Give the data below again, word for word.

- - - -

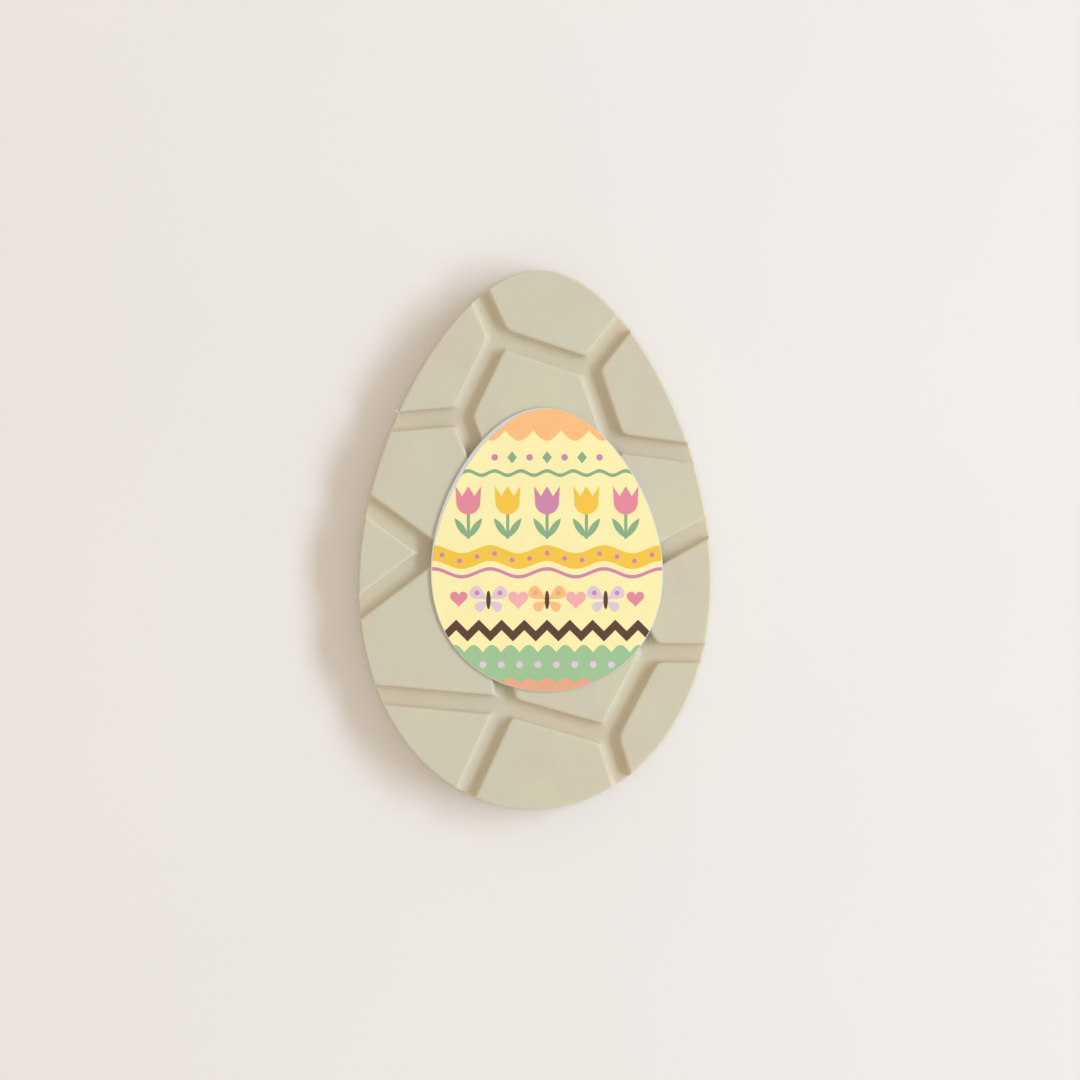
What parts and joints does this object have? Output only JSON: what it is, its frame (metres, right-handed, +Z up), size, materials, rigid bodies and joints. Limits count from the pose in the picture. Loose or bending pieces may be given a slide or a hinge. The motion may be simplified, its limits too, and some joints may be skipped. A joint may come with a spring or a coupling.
{
  "type": "flat white chocolate egg",
  "caption": "Flat egg-shaped tablet of white chocolate, its face split by grooves like a cracked shell, with a thin printed plaque stuck on it.",
  "frame": {"origin": "on the flat back, at the middle of the tablet's length and width", "axes": "+Z up out of the grooved face, +Y along the egg's length towards its narrow end, +X to the right seen from above"},
  "size_m": [0.0822, 0.125, 0.0096],
  "materials": {
    "white_chocolate": "ivory white chocolate, satin where it touched the mould, slightly translucent",
    "printed_icing": "white icing plaque with a matt food-colour print on its face, pale yellow with small coloured motifs"
  },
  "bodies": {
    "root": {"egg_tablet": "white_chocolate", "printed_plaque": "printed_icing"}
  },
  "joints": []
}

- - - -

Expected answer:
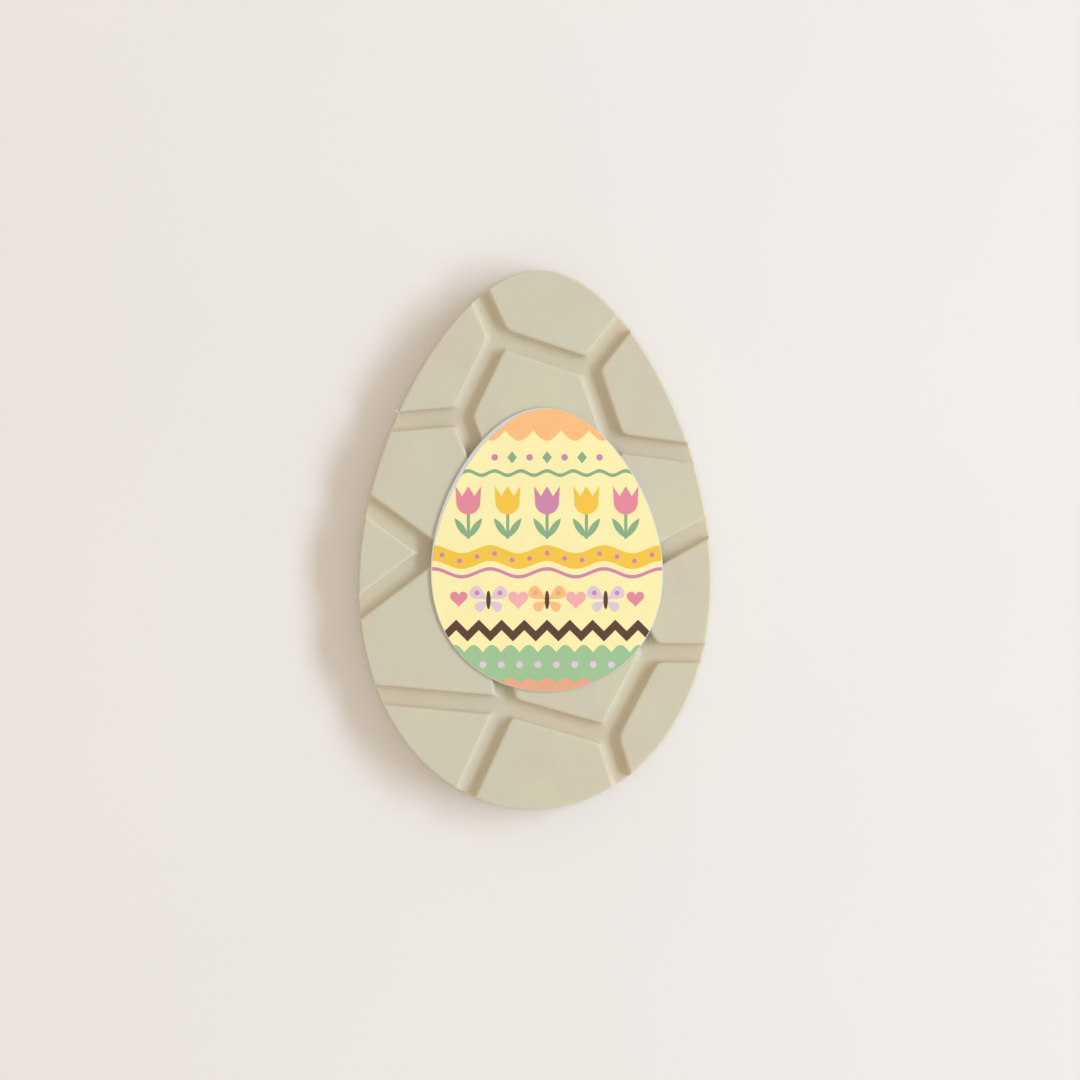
What parts and joints does this object have? Output only JSON: what it is, its frame (metres, right-handed, +Z up), size, materials, rigid bodies and joints. Limits count from the pose in the picture. Loose or bending pieces may be given a slide or a hinge. The motion may be simplified, its limits too, and some joints may be skipped. A joint may come with a spring or a coupling.
{
  "type": "flat white chocolate egg",
  "caption": "Flat egg-shaped tablet of white chocolate, its face split by grooves like a cracked shell, with a thin printed plaque stuck on it.",
  "frame": {"origin": "on the flat back, at the middle of the tablet's length and width", "axes": "+Z up out of the grooved face, +Y along the egg's length towards its narrow end, +X to the right seen from above"},
  "size_m": [0.0822, 0.125, 0.0096],
  "materials": {
    "white_chocolate": "ivory white chocolate, satin where it touched the mould, slightly translucent",
    "printed_icing": "white icing plaque with a matt food-colour print on its face, pale yellow with small coloured motifs"
  },
  "bodies": {
    "root": {"egg_tablet": "white_chocolate", "printed_plaque": "printed_icing"}
  },
  "joints": []
}